To be done:
Return the complete listing that follows, with each line reproduced exactly.

Information supplied:
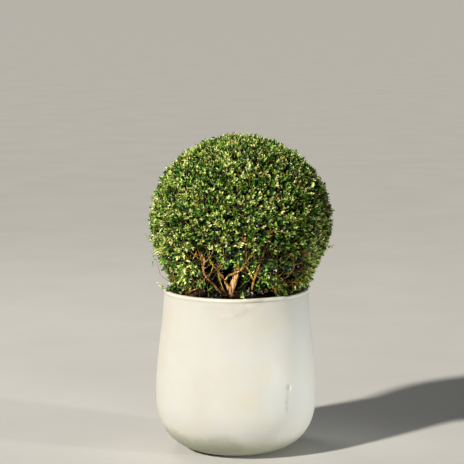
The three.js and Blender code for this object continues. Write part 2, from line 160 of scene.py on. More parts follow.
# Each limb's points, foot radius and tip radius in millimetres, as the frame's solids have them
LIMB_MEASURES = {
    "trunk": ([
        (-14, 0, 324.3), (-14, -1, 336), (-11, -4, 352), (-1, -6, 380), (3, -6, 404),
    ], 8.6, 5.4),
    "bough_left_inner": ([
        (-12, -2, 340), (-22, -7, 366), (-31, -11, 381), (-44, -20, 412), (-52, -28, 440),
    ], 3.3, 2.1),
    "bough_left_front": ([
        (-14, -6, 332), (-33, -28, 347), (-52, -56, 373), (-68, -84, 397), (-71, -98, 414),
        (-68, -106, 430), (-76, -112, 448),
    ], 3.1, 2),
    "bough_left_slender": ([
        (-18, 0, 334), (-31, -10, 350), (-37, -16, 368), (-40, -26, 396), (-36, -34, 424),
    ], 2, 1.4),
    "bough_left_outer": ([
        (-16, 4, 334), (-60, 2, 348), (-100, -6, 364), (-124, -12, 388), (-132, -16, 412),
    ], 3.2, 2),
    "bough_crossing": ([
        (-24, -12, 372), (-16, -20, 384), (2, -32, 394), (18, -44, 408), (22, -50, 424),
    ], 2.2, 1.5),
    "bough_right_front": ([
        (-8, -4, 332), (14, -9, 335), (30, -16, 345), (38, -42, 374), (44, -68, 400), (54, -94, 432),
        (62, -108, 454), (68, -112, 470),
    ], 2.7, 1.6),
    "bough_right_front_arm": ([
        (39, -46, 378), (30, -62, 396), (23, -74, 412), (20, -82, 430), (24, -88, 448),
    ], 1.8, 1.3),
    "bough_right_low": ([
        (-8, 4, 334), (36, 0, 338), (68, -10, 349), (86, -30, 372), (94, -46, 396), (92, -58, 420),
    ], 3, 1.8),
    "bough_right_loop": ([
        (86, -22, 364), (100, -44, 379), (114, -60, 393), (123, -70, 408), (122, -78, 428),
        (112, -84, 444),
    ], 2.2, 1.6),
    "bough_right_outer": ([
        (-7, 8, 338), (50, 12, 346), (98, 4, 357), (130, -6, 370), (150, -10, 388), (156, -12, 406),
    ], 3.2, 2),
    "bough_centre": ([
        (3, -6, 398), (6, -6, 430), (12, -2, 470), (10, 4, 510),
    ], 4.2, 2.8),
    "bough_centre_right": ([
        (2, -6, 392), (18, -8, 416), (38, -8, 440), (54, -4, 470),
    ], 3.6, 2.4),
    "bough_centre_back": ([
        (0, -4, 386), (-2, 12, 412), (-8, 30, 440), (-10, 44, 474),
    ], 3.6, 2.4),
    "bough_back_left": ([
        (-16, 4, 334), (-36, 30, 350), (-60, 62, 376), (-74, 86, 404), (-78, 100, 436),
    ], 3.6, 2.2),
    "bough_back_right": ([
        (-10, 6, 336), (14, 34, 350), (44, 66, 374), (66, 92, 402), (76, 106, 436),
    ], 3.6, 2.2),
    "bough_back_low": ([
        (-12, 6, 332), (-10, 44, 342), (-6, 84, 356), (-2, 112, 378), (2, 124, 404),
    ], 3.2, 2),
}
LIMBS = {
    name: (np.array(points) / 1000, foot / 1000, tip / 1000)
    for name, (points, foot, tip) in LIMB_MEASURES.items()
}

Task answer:
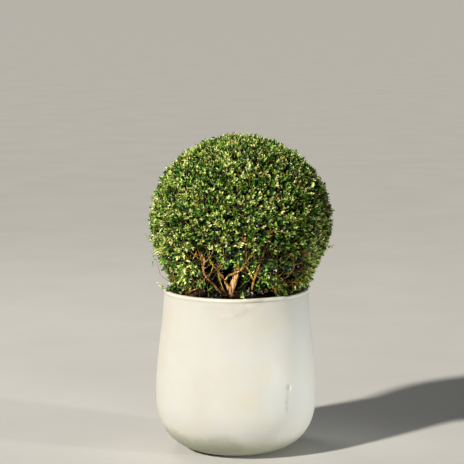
The three.js and Blender code for this object continues. Write part 2, from line 160 of scene.py on. More parts follow.
# Each limb's points, foot radius and tip radius in millimetres, as the frame's solids have them
LIMB_MEASURES = {
    "trunk": ([
        (-14, 0, 324.3), (-14, -1, 336), (-11, -4, 352), (-1, -6, 380), (3, -6, 404),
    ], 8.6, 5.4),
    "bough_left_inner": ([
        (-12, -2, 340), (-22, -7, 366), (-31, -11, 381), (-44, -20, 412), (-52, -28, 440),
    ], 3.3, 2.1),
    "bough_left_front": ([
        (-14, -6, 332), (-33, -28, 347), (-52, -56, 373), (-68, -84, 397), (-71, -98, 414),
        (-68, -106, 430), (-76, -112, 448),
    ], 3.1, 2),
    "bough_left_slender": ([
        (-18, 0, 334), (-31, -10, 350), (-37, -16, 368), (-40, -26, 396), (-36, -34, 424),
    ], 2, 1.4),
    "bough_left_outer": ([
        (-16, 4, 334), (-60, 2, 348), (-100, -6, 364), (-124, -12, 388), (-132, -16, 412),
    ], 3.2, 2),
    "bough_crossing": ([
        (-24, -12, 372), (-16, -20, 384), (2, -32, 394), (18, -44, 408), (22, -50, 424),
    ], 2.2, 1.5),
    "bough_right_front": ([
        (-8, -4, 332), (14, -9, 335), (30, -16, 345), (38, -42, 374), (44, -68, 400), (54, -94, 432),
        (62, -108, 454), (68, -112, 470),
    ], 2.7, 1.6),
    "bough_right_front_arm": ([
        (39, -46, 378), (30, -62, 396), (23, -74, 412), (20, -82, 430), (24, -88, 448),
    ], 1.8, 1.3),
    "bough_right_low": ([
        (-8, 4, 334), (36, 0, 338), (68, -10, 349), (86, -30, 372), (94, -46, 396), (92, -58, 420),
    ], 3, 1.8),
    "bough_right_loop": ([
        (86, -22, 364), (100, -44, 379), (114, -60, 393), (123, -70, 408), (122, -78, 428),
        (112, -84, 444),
    ], 2.2, 1.6),
    "bough_right_outer": ([
        (-7, 8, 338), (50, 12, 346), (98, 4, 357), (130, -6, 370), (150, -10, 388), (156, -12, 406),
    ], 3.2, 2),
    "bough_centre": ([
        (3, -6, 398), (6, -6, 430), (12, -2, 470), (10, 4, 510),
    ], 4.2, 2.8),
    "bough_centre_right": ([
        (2, -6, 392), (18, -8, 416), (38, -8, 440), (54, -4, 470),
    ], 3.6, 2.4),
    "bough_centre_back": ([
        (0, -4, 386), (-2, 12, 412), (-8, 30, 440), (-10, 44, 474),
    ], 3.6, 2.4),
    "bough_back_left": ([
        (-16, 4, 334), (-36, 30, 350), (-60, 62, 376), (-74, 86, 404), (-78, 100, 436),
    ], 3.6, 2.2),
    "bough_back_right": ([
        (-10, 6, 336), (14, 34, 350), (44, 66, 374), (66, 92, 402), (76, 106, 436),
    ], 3.6, 2.2),
    "bough_back_low": ([
        (-12, 6, 332), (-10, 44, 342), (-6, 84, 356), (-2, 112, 378), (2, 124, 404),
    ], 3.2, 2),
}
LIMBS = {
    name: (np.array(points) / 1000, foot / 1000, tip / 1000)
    for name, (points, foot, tip) in LIMB_MEASURES.items()
}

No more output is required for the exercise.